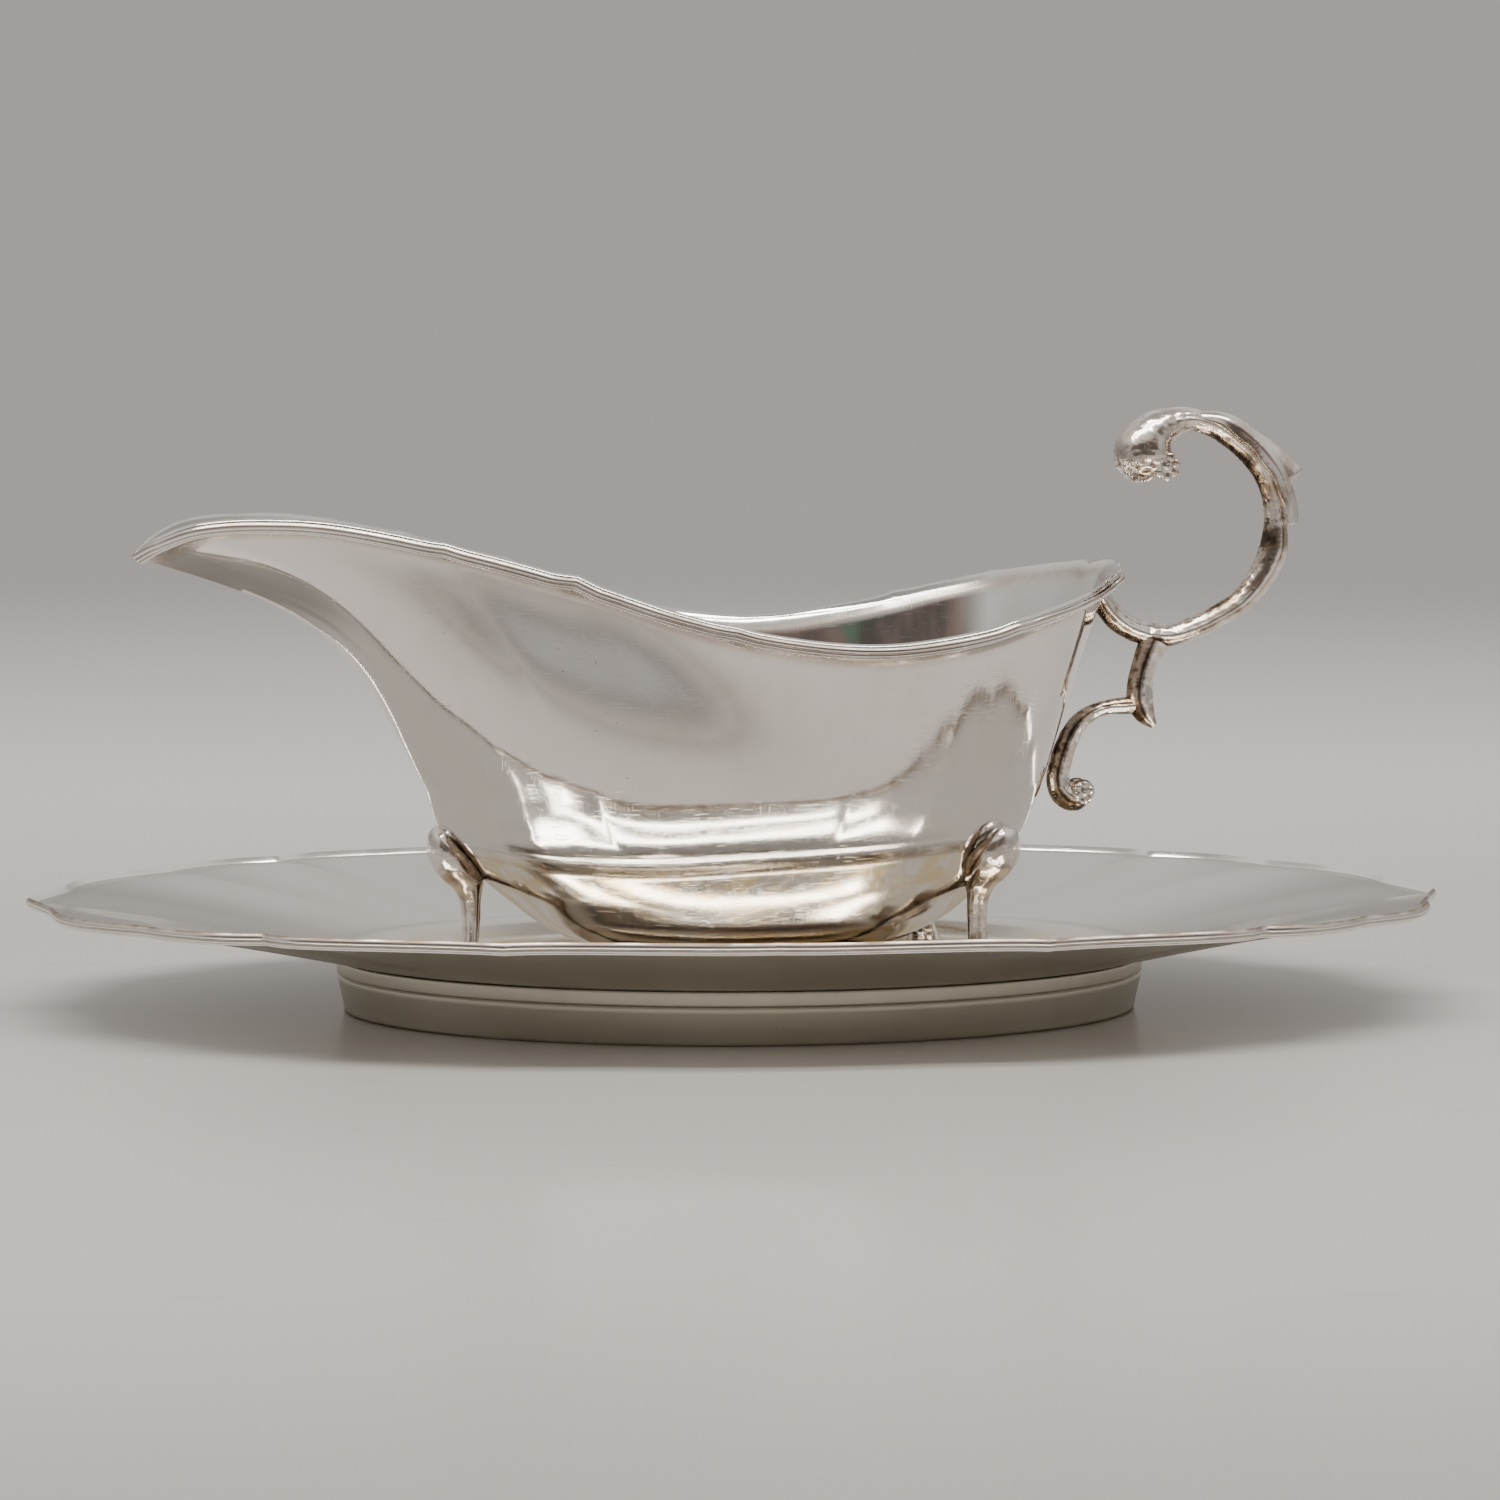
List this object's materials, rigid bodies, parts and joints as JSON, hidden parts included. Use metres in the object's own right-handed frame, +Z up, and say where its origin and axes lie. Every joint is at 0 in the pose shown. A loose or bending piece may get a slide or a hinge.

* * *

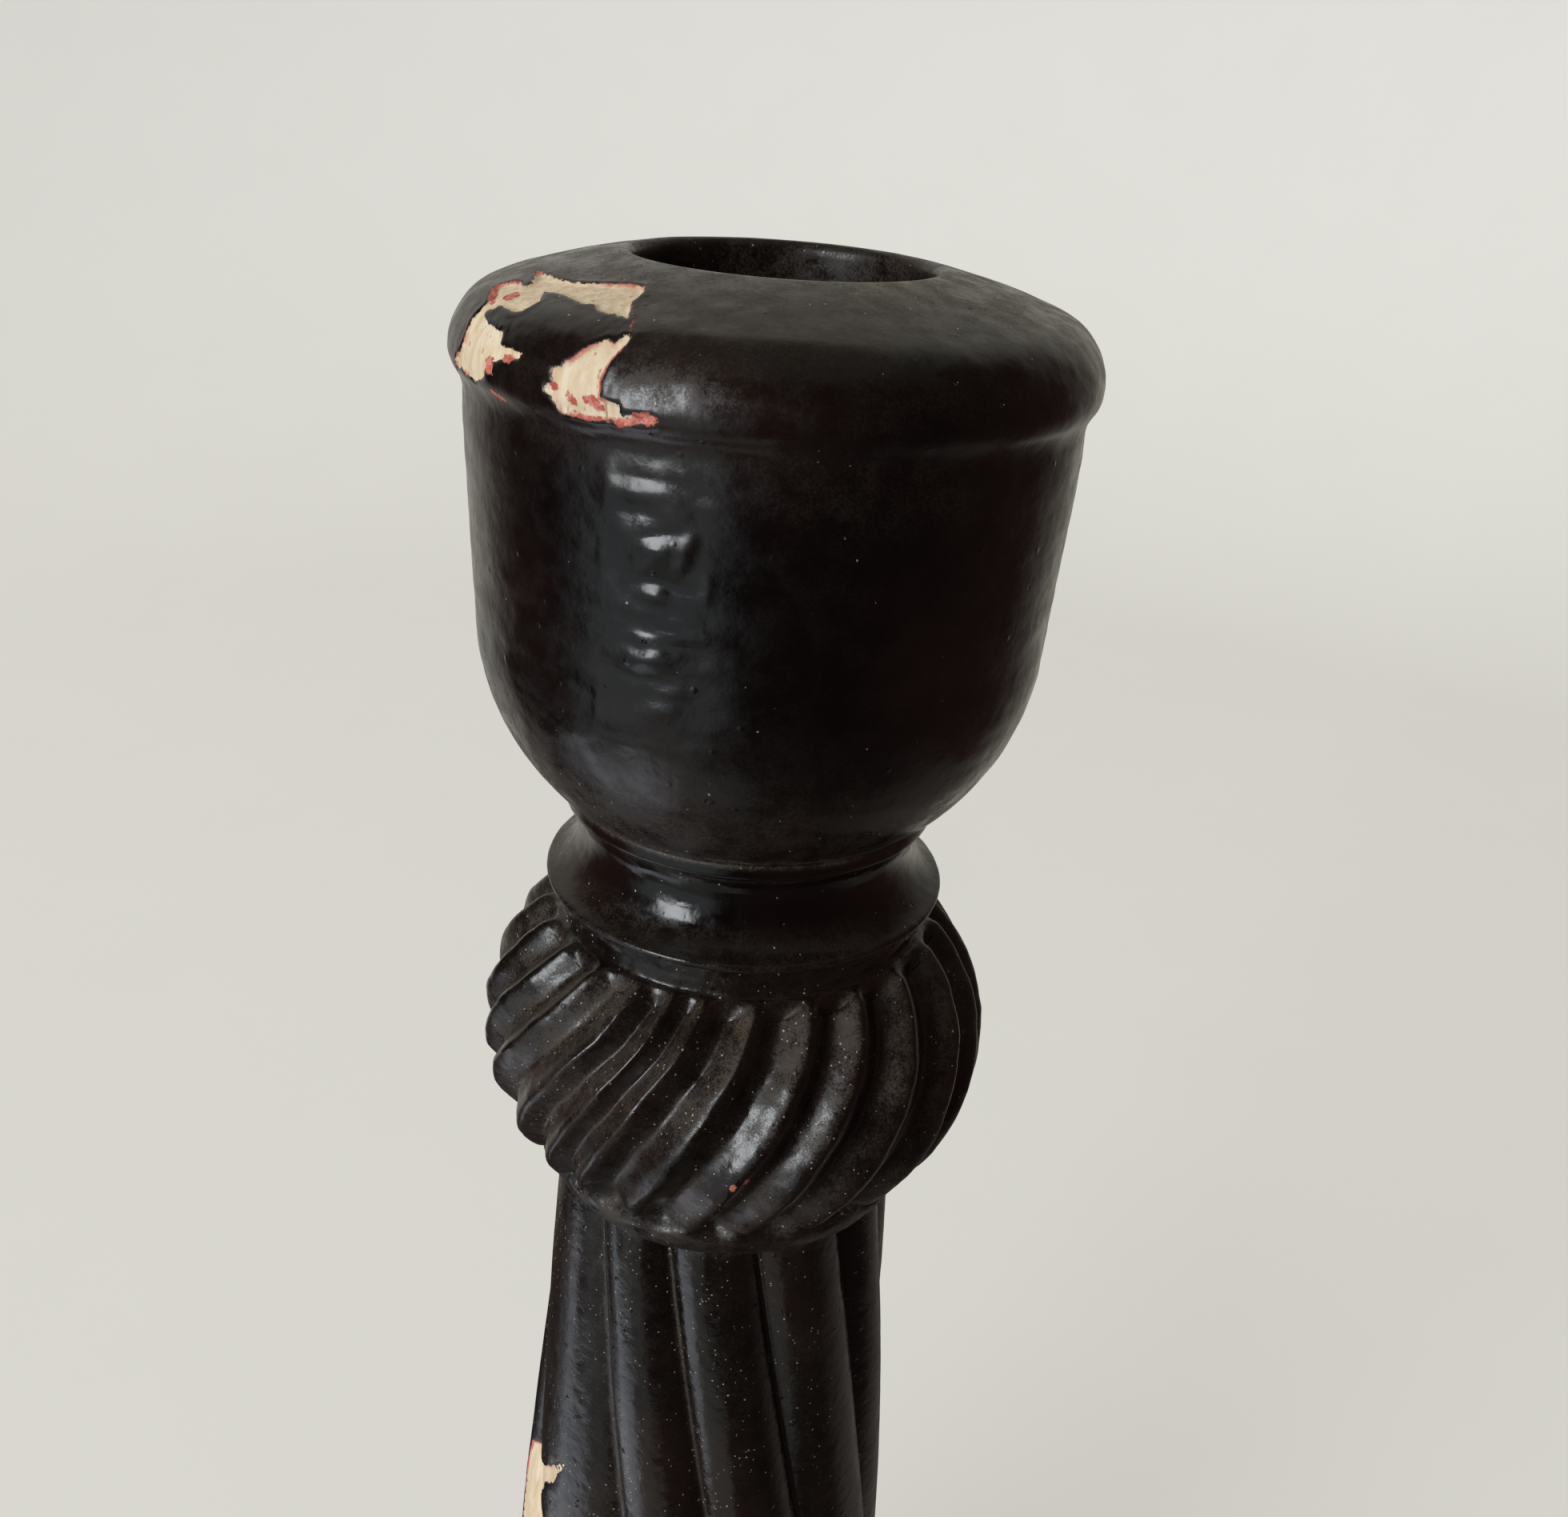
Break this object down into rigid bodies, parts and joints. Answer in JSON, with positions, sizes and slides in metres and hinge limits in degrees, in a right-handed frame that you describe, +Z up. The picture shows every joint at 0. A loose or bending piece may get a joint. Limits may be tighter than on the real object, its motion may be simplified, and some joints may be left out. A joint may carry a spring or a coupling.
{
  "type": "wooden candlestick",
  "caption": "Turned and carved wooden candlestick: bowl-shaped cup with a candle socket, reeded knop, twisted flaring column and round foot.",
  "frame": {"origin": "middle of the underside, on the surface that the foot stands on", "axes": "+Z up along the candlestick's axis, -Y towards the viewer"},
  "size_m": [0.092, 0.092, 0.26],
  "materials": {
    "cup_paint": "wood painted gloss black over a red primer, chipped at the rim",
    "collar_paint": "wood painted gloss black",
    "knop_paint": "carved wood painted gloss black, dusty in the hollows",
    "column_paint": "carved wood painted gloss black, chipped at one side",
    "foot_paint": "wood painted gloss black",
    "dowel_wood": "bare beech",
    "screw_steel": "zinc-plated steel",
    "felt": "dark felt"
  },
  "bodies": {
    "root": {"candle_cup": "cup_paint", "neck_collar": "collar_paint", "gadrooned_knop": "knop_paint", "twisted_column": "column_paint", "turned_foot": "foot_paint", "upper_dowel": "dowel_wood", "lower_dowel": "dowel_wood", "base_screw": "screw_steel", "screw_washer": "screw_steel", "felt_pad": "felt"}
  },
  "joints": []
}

Task instructions:
Find how many lines of the material carry the string "materials". Only the number should be in the answer.

Result of the exercise:
2